For me, Dungen’s performance live was everything Tame Impala’s wasn’t. Granted, when I saw Tame Impala, they were opening for The Flaming Lips so I acknowledge that they didn’t have the benefit of two-plus hours of performing time in which to stretch out. Nonetheless, while Dungen took the audience on a grand musical journey even with fairly concise song structures, Tame Impala in effect just showed us pictures of their summer vacation.
Engaging the audience and taking them along on genuine journey is one of the hallmarks common to the best bands across genres — and they don’t have to be improvisational jam bands, mind you — and that is something I look and listen for when checking out new artists. I could tell this was happening with Dungen because the (nearly sold-out!) house was mostly younger people in their 20s and 30s, who were for the most part listening intently, watching the band’s every move. It was really refreshing to see a young crowd this engaged, something I have not seen in quite some time.
]]>So how does the new album sound? If you like vintage late 60s rock sounds, Allas Sak will sound great to you. I really like it. You’ll hear over saturated drums played to perfection, you’ll hear flutes, congas, saxophones and multi part harmonies. Dungen take some of its musical cues from the likes of innovators like Brian Wilson — so if you listen closely you’ll sometimes hear instruments doubling up parts to create a new sound, such as distorted guitar and saxophone, flute and keyboards, and so on…

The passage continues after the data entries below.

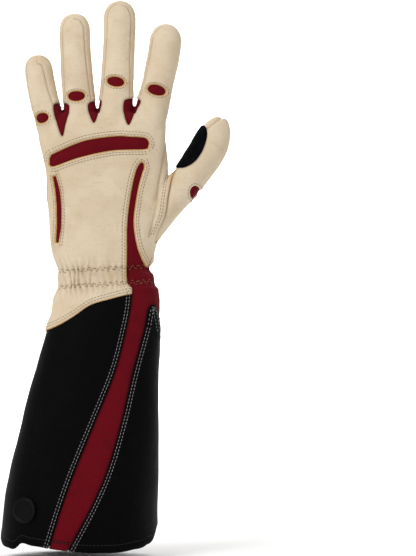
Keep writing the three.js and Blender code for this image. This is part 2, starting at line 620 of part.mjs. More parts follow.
const cuff = new THREE.Group();
cuff.name = "cuff";
cuff.add(
  piece("cuff_back_panel", blackLeather.subtract(palmSide(GAP)), "black_leather"),
  piece("cuff_palm_panel", blackLeather.intersect(palmSide(0)), "black_leather"),
  piece("cuff_wedge", forearm.intersect(wedge(0)), "black_leather"),
  piece("cuff_stripes", forearm.intersect(thumbSide(0)).subtract(wedge(GAP)), "red_stretch"),
);
const badgeCentre = onCuff(BADGE_PLACE);
const badgeRound = new THREE.EllipseCurve(badgeCentre.x, badgeCentre.y, BADGE_RADIUS, BADGE_RADIUS);
const badgeEdge = badgeRound.getPoints(BADGE_SIDES).slice(0, -1);
const badgeLayer = layer(cuffForm, GAP + BADGE_THICKNESS, GAP);
cuff.add(piece("badge", badgeLayer.intersect(throughBack(badgeEdge)), "badge_rubber"));

// The red that runs on from the forearm's stripes up the thumb side of the hand
const radialInsert = handFabric
  .intersect(throughBack(grown(radialSlot, STRIPE_MARGIN)))
  .subtract(cuffTop(GAP))
  .subtract(throughBack(grown(knuckleBand, STRIPE_MARGIN + GAP)));
hand.add(piece("radial_insert", radialInsert, "red_stretch"));

const glove = new THREE.Group();
glove.name = "rose_gauntlet";
glove.add(hand, cuff);

export default glove;
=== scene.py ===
"""Looks of a left-hand leather rose gauntlet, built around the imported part.

The glove is made flat about the plane y = 0 in millimetres, as its pattern is. Each face is cut
along signed distances to the pattern's outlines, shaped with rolled edges, seams and pleats, sewn,
and then leant forward into the curl of a relaxed hand.
"""

import logging
import math
from dataclasses import dataclass, field
from enum import Enum
from typing import Any, Sequence

import bpy
import numpy as np
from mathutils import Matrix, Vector
from mathutils.bvhtree import BVHTree

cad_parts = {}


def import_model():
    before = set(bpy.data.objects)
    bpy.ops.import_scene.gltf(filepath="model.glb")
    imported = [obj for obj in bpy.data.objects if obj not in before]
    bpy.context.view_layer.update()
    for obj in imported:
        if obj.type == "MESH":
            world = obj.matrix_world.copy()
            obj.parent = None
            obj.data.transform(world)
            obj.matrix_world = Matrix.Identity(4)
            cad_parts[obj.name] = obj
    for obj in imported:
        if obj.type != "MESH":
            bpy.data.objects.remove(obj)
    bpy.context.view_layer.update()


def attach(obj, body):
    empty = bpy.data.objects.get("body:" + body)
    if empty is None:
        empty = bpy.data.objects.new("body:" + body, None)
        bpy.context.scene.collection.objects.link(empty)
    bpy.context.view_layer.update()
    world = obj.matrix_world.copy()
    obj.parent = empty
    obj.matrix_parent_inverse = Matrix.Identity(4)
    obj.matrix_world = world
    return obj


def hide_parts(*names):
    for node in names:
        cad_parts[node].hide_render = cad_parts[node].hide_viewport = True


LOG = logging.getLogger("gauntlet")
MM = 0.001
AWAY = 200.0  # where rays towards the glove start, in millimetres from its middle
OUTSIDE = 12.0  # how far from an outline distances are worked out, where nothing else is said

HAND_LENGTH = 198.0  # wrist centre to just under the middle fingertip
CUFF_LENGTH = 198.0  # wrist centre to the lowest point of the hem
TUCK = 1.6  # how far the forearm lies inside the wrist leather

Pairs = Sequence[tuple[float, float]]


class Face(Enum):
    """Which face of the flat glove something lies on."""

    BACK = -1
    PALM = 1

    @property
    def other(self) -> "Face":
        """The opposite face.

        Returns:
            That face.
        """
        return Face(-self.value)


# Numbers and curves


def smoothstep(x: np.ndarray, low: float, high: float) -> np.ndarray:
    """Eases from 0 at low to 1 at high.

    Args:
        x: Values to ease.
        low: Where the ease starts.
        high: Where it ends.

    Returns:
        The eased values.
    """
    t = np.clip((x - low) / (high - low), 0.0, 1.0)
    return t * t * (3.0 - 2.0 * t)


def bell(distance: np.ndarray, width: float) -> np.ndarray:
    """How near something is, from 0 to 1.

    Args:
        distance: Distance from it.
        width: Where it has faded.

    Returns:
        The nearness.
    """
    return np.exp(-((distance / width) ** 2))


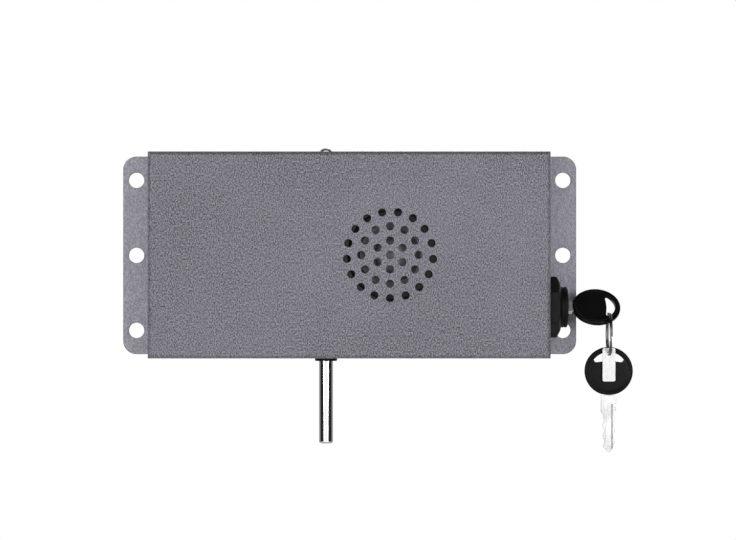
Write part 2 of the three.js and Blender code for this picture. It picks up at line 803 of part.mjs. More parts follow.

Initially I purchased one of the standard LP vinyl copies of the album I found at local shop 1-2-3-4 Go Records here in San Francisco — it is apparently a limited edition of 1500 copies, pressed on nice thick, black, probably 180-gram vinyl. The pressing is clean, dead quiet and overall solid, allowing the music to jump out of speakers and ultimately let you forget you are listening to a record. I have no idea as to whether the album was recorded digitally or analog, but I suspect it is probably digital at some point in the production chain. I’ll put it this way: there were no red flags going up when I was listening to this recording, no tell tale harsh edges hurting my ears, even when turning up the volume on my amplifier quite loud to push some air.

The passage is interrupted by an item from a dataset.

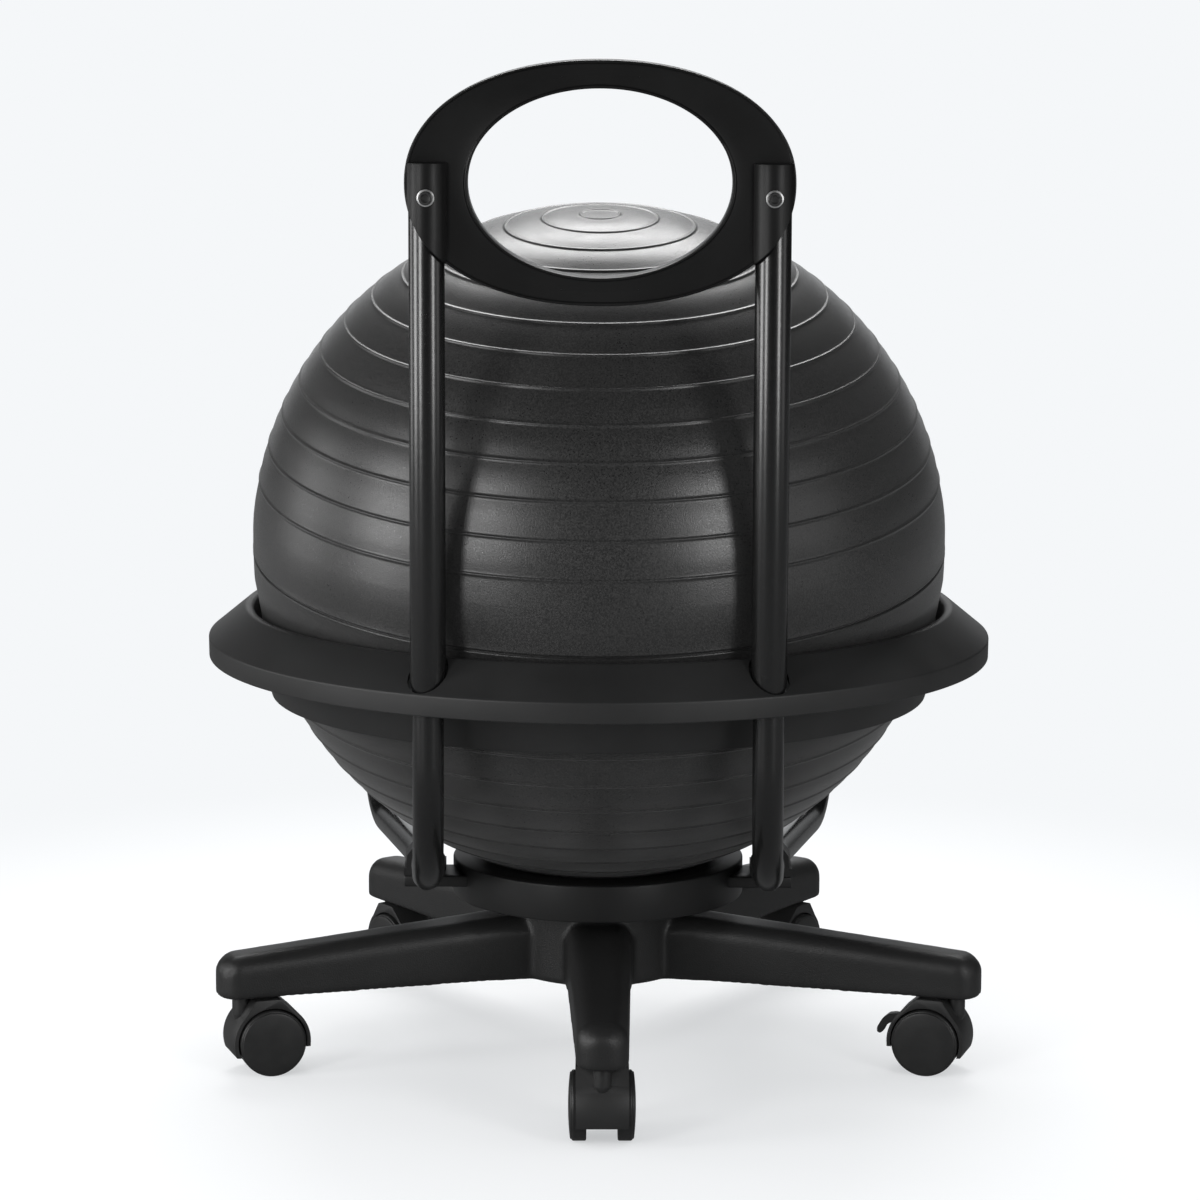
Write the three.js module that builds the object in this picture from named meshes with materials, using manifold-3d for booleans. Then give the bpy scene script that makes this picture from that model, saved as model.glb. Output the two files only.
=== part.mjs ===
// Balance ball chair: an inflated ball on a five-leg caster base, in a seat ring with a small backrest.
// Millimetres, +Z up. The origin is on the floor, under the middle of the ball. The backrest stands at -Y.
import * as THREE from "three";
import { mergeVertices } from "three/addons/utils/BufferGeometryUtils.js";
import Module from "manifold-3d";

const wasm = await Module();
wasm.setup();

// Clearances
const SEAT_GAP = 0.3; // between pieces that touch
const BALL_GAP = 0.5; // between the ball and the dish
const SPIN_GAP = 0.15; // round a pin that turns
const SWIVEL_GAP = 0.6; // between a caster's post and the leg above it
const HOOD_GAP = 1.4; // between a hood's roof and the leg above it
const WHEEL_GAP = 1.2; // between a wheel's tread and its hood
const LEVER_GAP = 0.5; // each side of a brake lever in its slot
const OVERRUN = 5; // how far a cutting solid runs past the face it opens

// Sides of round pieces
const ROUND_SIDES = 16;
const SMALL_SIDES = 10;

// Casters
const WHEEL_RADIUS = 25; // to the flats of the tread
const WHEEL_SIDES = 20;
const WHEEL_INNER_Y = 8.8;
const WHEEL_HUB_STEP = 2.3; // from the hub's end to the tread
const TREAD_WIDTH = 10.4;
const WHEEL_CROWN = 2.4; // how far the disc stands out past the tread
const WHEEL_HUB_RADIUS = 7.5;
const WHEEL_EDGE = 1.2;
const DISC_MARGIN = 1.4; // from the disc's edge to the tread
const DISC_EDGE = 0.8;
const DISC_CROWN = 0.5;
const DISC_CROWN_SHARE = 0.6; // of the disc's radius, where its flatter middle starts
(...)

At Dungen’s concert here in San Francisco, I was pleasantly surprised to find they were selling an even more limited edition (of 500) pressing on red vinyl and — me being me — of course I bought a copy (hey, I like supporting bands I’m into!). The red vinyl, while cool, did have a pressing anomaly — thankfully only at one point near the start of the album; there is a bit of “non-fill” on my copy, resulting in a quick second or two of “pffft” type sounds emanating from the speakers. Its not terrible and happened only that once on my copy so I’m not going to kick and scream about it — but I did want to let you, Dear Readers, know about this as a possible issue. Hopefully your copy will not have that issue.
The album also comes with a download card for a 320 kbps MP3 (at a 48 kHz sample rate, curiously) that sounds fine for listening on the go.

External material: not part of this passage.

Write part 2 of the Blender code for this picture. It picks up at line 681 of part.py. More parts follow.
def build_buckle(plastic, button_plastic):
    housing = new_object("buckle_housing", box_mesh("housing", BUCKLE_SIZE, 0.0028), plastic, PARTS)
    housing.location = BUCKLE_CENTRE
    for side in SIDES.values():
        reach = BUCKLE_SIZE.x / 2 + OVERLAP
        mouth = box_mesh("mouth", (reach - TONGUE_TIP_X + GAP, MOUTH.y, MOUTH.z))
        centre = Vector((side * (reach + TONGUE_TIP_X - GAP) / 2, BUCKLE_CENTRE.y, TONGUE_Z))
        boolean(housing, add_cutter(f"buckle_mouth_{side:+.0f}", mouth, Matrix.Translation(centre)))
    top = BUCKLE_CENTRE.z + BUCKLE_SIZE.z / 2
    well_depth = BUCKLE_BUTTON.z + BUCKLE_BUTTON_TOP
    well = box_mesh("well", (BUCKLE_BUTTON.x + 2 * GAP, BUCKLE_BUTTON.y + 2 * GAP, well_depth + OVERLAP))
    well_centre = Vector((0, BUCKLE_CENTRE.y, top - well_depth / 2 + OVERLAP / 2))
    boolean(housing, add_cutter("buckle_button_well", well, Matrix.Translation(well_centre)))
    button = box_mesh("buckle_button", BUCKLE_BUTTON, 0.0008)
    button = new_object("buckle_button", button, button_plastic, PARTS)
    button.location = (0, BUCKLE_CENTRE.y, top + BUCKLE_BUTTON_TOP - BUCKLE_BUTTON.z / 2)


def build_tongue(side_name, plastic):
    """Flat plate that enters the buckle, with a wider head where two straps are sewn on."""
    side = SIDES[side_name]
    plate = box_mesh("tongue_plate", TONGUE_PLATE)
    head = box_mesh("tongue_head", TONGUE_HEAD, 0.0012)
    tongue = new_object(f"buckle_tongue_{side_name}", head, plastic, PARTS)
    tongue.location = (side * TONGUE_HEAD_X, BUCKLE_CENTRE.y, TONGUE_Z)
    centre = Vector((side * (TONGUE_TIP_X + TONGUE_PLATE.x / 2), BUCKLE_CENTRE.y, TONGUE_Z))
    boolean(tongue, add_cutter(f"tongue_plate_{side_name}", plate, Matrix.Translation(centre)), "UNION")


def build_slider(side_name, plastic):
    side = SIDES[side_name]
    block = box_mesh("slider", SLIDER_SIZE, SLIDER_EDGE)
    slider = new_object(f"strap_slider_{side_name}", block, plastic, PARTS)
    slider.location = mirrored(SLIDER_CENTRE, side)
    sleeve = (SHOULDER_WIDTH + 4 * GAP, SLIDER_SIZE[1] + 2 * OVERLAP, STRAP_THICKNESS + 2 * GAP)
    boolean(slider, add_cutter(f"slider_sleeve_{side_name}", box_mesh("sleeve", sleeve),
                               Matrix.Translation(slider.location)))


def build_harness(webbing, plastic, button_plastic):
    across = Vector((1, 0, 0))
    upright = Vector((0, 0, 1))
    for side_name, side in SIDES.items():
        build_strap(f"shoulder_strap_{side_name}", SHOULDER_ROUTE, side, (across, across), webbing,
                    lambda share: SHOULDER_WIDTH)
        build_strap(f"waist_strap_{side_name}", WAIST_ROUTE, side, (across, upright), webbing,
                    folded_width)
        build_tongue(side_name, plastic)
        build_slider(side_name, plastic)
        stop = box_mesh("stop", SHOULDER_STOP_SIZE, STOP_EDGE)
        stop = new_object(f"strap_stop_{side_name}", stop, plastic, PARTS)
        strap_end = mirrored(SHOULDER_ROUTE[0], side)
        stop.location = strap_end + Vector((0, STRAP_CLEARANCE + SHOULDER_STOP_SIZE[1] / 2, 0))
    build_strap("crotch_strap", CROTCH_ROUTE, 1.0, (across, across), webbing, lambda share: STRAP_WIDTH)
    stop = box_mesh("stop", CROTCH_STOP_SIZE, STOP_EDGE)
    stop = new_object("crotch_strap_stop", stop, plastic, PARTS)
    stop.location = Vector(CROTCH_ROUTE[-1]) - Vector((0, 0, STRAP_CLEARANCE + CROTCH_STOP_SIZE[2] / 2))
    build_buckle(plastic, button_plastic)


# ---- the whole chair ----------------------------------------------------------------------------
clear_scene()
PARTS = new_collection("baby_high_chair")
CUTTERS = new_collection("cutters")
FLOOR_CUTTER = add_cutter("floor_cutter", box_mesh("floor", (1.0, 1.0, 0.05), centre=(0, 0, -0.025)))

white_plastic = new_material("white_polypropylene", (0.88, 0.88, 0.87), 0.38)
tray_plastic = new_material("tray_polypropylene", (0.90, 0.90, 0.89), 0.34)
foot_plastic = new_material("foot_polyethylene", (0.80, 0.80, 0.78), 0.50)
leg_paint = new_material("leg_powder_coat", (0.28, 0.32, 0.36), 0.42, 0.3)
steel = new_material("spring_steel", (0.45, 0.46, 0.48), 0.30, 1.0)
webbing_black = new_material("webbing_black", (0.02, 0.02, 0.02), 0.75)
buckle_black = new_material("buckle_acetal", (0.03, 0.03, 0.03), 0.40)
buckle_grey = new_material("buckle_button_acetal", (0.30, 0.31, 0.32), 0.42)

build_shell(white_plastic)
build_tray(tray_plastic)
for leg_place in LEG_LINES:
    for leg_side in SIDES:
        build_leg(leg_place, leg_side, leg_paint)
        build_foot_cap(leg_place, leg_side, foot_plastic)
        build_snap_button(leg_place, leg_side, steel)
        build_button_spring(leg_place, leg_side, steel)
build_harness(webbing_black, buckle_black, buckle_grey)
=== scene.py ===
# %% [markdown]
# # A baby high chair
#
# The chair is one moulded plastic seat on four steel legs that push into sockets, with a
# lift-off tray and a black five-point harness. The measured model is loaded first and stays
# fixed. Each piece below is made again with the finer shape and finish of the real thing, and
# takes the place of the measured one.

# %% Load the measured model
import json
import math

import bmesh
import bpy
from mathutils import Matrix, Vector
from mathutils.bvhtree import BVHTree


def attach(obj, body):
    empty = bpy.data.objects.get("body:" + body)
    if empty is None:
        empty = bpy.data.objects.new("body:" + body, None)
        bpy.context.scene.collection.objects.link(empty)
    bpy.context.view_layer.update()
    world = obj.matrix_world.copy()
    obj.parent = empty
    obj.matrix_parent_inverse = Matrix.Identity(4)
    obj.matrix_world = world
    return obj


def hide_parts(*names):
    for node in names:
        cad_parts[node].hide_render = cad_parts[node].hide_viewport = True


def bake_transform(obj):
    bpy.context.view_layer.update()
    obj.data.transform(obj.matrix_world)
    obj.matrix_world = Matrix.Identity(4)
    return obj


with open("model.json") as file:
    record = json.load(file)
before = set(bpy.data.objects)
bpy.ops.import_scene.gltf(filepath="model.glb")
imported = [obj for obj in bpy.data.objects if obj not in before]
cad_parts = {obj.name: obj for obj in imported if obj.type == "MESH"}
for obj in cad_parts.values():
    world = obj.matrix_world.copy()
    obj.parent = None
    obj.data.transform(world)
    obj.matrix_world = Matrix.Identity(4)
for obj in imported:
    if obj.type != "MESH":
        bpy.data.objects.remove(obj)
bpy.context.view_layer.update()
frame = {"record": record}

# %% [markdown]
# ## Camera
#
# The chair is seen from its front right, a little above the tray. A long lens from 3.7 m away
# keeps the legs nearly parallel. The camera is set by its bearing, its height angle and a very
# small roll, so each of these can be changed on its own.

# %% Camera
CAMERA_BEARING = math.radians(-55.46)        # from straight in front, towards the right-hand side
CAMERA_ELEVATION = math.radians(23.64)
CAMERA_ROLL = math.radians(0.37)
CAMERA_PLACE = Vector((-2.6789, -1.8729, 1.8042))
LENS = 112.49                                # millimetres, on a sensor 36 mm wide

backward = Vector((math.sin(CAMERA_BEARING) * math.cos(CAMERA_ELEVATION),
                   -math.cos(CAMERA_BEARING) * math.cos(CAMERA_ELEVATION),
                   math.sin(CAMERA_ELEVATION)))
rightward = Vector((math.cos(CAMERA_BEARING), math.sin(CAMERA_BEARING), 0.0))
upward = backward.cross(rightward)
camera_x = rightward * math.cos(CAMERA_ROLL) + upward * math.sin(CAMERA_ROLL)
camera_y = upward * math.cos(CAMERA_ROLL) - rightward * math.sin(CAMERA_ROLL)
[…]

Fans of the band will of course curious to know how the new album stacks up to the earlier albums? Again, I really like it! There are so many great melodic ideas going on here; the music on Allas Sak is cut from the same sort of cloth as Ta Det Lugnt, but it perhaps seems a bit more concise in its presentation. I take it as a good thing, a sign of compositional maturity, giving us the hooks and then take us on exotic space jams before bringing us back home.
Dungen indeed delivers a most magical of mystery tours…. so, roll up!